**EXERCISE:**
Emit the exact text of every line from the line with "The three.js and" to the line with "zip(*points))), Vector(map(max, zip(*points)))", both ends included. No other output is expected.

**EXCERPTED RECORDS:**
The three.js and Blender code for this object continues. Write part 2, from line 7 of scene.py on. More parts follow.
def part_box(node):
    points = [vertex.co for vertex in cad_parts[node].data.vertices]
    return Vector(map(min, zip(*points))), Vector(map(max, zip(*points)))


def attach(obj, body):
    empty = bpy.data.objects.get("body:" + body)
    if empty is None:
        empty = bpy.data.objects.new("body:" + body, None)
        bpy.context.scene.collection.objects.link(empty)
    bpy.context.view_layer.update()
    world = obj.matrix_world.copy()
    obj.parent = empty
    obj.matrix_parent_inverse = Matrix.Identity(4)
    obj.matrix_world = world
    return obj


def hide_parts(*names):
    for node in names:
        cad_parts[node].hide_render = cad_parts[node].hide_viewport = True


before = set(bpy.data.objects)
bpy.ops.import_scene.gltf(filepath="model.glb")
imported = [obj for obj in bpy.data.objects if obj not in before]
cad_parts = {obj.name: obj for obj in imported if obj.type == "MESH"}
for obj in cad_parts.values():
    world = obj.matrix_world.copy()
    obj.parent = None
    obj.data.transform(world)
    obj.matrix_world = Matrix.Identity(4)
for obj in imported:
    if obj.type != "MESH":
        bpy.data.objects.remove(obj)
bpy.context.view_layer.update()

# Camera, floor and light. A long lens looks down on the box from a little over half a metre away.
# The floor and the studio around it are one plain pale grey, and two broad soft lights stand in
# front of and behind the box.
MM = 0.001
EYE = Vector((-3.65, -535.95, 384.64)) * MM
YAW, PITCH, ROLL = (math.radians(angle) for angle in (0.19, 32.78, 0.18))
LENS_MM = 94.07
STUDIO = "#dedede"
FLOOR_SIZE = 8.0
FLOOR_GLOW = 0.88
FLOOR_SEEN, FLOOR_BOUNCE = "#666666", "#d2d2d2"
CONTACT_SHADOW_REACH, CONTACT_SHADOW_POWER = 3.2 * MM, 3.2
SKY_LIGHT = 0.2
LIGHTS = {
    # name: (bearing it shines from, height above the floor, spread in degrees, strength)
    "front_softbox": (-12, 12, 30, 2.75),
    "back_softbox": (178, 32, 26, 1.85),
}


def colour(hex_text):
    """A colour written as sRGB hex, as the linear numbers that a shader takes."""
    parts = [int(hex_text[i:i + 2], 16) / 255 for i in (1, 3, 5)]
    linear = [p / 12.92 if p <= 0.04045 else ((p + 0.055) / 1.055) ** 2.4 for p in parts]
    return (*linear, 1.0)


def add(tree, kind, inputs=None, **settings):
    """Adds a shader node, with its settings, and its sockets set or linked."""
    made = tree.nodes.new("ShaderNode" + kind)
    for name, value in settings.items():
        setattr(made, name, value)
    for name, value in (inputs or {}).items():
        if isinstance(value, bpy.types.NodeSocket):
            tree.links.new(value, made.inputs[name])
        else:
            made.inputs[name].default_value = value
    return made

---

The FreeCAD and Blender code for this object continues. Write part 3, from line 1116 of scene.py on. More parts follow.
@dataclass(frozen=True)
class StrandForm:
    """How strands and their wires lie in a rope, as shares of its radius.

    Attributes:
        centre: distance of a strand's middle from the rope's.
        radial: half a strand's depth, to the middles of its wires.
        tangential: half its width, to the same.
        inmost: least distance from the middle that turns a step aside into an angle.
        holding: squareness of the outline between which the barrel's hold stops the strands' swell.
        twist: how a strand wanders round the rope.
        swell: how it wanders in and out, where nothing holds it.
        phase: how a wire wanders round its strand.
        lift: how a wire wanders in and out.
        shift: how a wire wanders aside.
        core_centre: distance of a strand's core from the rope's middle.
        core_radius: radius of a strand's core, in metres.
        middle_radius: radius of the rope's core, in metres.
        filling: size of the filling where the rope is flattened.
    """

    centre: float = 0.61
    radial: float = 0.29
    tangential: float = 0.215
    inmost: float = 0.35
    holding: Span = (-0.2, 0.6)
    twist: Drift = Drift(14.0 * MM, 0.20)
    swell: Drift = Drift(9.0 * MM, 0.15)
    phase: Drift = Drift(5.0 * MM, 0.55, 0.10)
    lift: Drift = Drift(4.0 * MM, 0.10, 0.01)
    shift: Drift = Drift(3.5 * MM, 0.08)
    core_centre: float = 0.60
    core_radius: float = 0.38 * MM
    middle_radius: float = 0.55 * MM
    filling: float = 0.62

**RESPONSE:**
The three.js and Blender code for this object continues. Write part 2, from line 7 of scene.py on. More parts follow.
def part_box(node):
    points = [vertex.co for vertex in cad_parts[node].data.vertices]
    return Vector(map(min, zip(*points))), Vector(map(max, zip(*points)))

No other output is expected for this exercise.